3 new fiction titles from award-winning novelists

Aside from the fact that they are all third novels by award-winning novelists, this month's fiction roundup offers plenty of variety – from a dark fable set on the coast of Newfoundland to a portrait of a Midwestern family in flux to a journalistic thriller set in Nigeria.

1. "Galore," by Michael Crummey

In the annals of memorable family feuds, the Devines and the Sellerses deserve to be added to the Capulets and the Montagues and the Hatfields and McCoys. Treachery, longing, revenge – the only thing their more famous counterparts have that they don't: better weather.

Oh, Romeo and Juliet may have had angst and thwarted love, but they didn't have to live out their tragedy in a frozen, unforgiving landscape, where farmland is so scarce you could get beaten up for stealing a sack of dirt. Miserable in Italy? Pshaw.

The Newfoundland families at the heart of Michael Crummey's award-winning third novel, Galore (Other Press, 352 pp.), can survive on nothing but potatoes and salt, and they're so tough that a teenage girl insists on getting all her teeth pulled, so she doesn't have to worry about them later. Suicide is for wimps. The Devines and the Sellerses (do note the symbolism in the last names) prefer to plot and scheme and poison their grandchildren's and great-grandchildren's futures.

“Galore” opens when a man is pulled from the belly of a beached whale. He's mute, white-haired, and smells disgusting, but he's alive. Judah, as the locals of the isolated fishing villages of Gut and Paradise Deep christen him, takes up residence at the home of the local witch, the Widow Devine, who once refused the proposal of local fishing tycoon King-me Sellers, when she was his servant. There was cursing, cows that wouldn't give milk, and later charges regarding poison. Her son married his daughter, but that did nothing to heal the rift between the two clans.

Judah never does say a word (or smell any better), but, with him aboard the Devine boat, the residents of Paradise Deep have the best fishing season in memory, filling ships with squid in a scene reminiscent of the New Testament. When Judah gets in trouble with Sellers and the English Army, the Widow marries him off to her only granddaughter, extricating him from trouble, but ensuring that the generational infighting will continue into the 20th century.

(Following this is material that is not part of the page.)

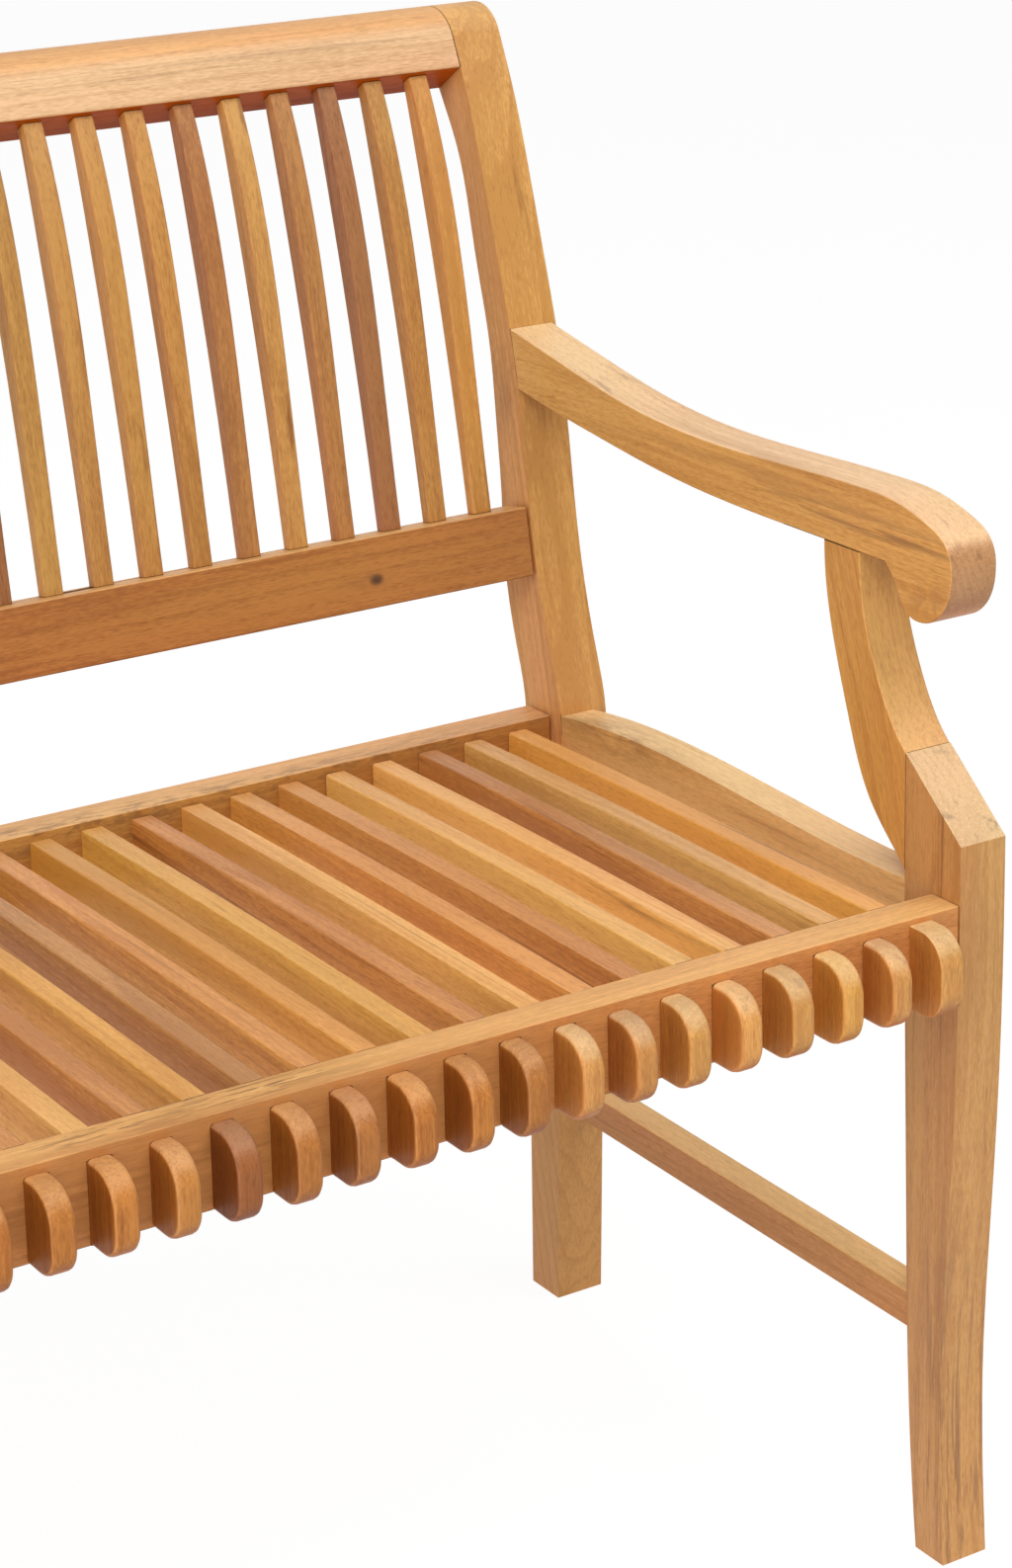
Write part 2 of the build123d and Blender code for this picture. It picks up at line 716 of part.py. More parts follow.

Crummey won the Commonwealth Writers' prize, as well as several other awards, for his intricately carved epic, which was published in Canada in 2009 and has been compared to Gabriel García Márquez's “One Hundred Years of Solitude” (minus the rainforest and tropical temperatures).

As in the works of Márquez, the supernatural crops up matter-of-factly in Paradise Deep, where a ghost's boots can put a hole through a ceiling. (Frankly, the locals are too busy trying to survive to marvel at or be spooked by anything out of the ordinary.) There's also something Faulknerian in Crummey's small-town myth-crafting, with echoes of biblical passages from the obvious – Jonah and the whale – to a variant of Jacob and Esau that eliminates the brotherly hug at the end. (Happy reunions aren't really a staple in Paradise Deep.) When a lay preacher tells the story of Abraham and Isaac, explaining that God saved Isaac at the last minute, a resident is skeptical: “ 'That don't sound like the God we know out here,' he said.”

Readers who like their literary bleakness flash-frozen will find pleasures “Galore.”